* [Source data]:
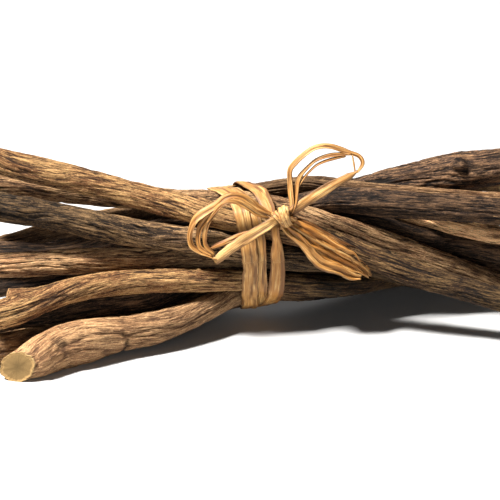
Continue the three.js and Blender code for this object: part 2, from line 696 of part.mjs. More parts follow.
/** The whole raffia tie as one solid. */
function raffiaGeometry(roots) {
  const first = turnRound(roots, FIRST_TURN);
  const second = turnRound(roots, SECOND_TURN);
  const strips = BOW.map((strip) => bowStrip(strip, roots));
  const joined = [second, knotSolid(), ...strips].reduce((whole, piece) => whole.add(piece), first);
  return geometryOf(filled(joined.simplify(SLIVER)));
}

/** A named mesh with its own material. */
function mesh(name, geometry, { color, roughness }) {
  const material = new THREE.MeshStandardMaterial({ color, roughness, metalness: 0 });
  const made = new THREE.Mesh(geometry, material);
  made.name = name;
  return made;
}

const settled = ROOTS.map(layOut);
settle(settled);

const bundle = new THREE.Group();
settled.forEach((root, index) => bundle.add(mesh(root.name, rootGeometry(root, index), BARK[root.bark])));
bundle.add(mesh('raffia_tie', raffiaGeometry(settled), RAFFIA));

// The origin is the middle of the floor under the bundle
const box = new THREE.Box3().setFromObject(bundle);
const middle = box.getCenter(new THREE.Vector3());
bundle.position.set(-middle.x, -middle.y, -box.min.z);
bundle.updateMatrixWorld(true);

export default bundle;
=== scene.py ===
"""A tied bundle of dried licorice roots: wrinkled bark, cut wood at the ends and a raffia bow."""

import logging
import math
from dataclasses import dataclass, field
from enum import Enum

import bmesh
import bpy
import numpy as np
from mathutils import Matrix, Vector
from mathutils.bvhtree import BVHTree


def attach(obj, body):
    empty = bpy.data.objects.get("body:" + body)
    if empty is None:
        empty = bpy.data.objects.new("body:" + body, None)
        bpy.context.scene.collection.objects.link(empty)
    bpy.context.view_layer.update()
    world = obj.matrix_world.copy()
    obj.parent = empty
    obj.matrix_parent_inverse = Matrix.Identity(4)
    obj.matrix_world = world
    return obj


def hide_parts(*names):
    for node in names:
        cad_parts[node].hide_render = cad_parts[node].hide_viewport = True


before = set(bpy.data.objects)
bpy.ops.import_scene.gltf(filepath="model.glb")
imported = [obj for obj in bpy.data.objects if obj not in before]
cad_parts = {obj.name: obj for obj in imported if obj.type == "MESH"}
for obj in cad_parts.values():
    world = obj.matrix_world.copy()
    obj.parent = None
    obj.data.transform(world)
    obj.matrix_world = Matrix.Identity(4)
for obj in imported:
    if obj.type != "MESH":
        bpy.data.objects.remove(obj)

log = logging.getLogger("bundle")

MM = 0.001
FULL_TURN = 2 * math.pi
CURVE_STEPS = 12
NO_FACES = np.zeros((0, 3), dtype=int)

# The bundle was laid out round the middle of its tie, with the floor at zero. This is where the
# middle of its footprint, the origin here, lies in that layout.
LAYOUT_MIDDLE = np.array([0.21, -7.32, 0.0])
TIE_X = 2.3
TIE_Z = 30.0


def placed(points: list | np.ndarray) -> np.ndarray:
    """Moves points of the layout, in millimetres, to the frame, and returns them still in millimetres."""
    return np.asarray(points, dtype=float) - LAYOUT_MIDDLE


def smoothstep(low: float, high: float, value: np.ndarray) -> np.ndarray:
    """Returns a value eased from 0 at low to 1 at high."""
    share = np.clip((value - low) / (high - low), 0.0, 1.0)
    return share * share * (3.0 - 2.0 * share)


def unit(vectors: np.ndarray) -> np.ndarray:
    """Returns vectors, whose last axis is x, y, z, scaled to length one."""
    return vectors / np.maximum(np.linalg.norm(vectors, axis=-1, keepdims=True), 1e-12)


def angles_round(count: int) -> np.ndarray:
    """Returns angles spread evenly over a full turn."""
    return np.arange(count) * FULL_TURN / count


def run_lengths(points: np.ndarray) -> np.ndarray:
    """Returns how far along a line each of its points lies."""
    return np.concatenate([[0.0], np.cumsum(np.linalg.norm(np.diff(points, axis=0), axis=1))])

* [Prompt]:
Start with the line that holds "const bundle = new THREE.Group();" and finish with the line that holds "if empty is". Transcribe each line in between exactly, and those two as well.

* [Expected answer]:
const bundle = new THREE.Group();
settled.forEach((root, index) => bundle.add(mesh(root.name, rootGeometry(root, index), BARK[root.bark])));
bundle.add(mesh('raffia_tie', raffiaGeometry(settled), RAFFIA));

// The origin is the middle of the floor under the bundle
const box = new THREE.Box3().setFromObject(bundle);
const middle = box.getCenter(new THREE.Vector3());
bundle.position.set(-middle.x, -middle.y, -box.min.z);
bundle.updateMatrixWorld(true);

export default bundle;
=== scene.py ===
"""A tied bundle of dried licorice roots: wrinkled bark, cut wood at the ends and a raffia bow."""

import logging
import math
from dataclasses import dataclass, field
from enum import Enum

import bmesh
import bpy
import numpy as np
from mathutils import Matrix, Vector
from mathutils.bvhtree import BVHTree


def attach(obj, body):
    empty = bpy.data.objects.get("body:" + body)
    if empty is None:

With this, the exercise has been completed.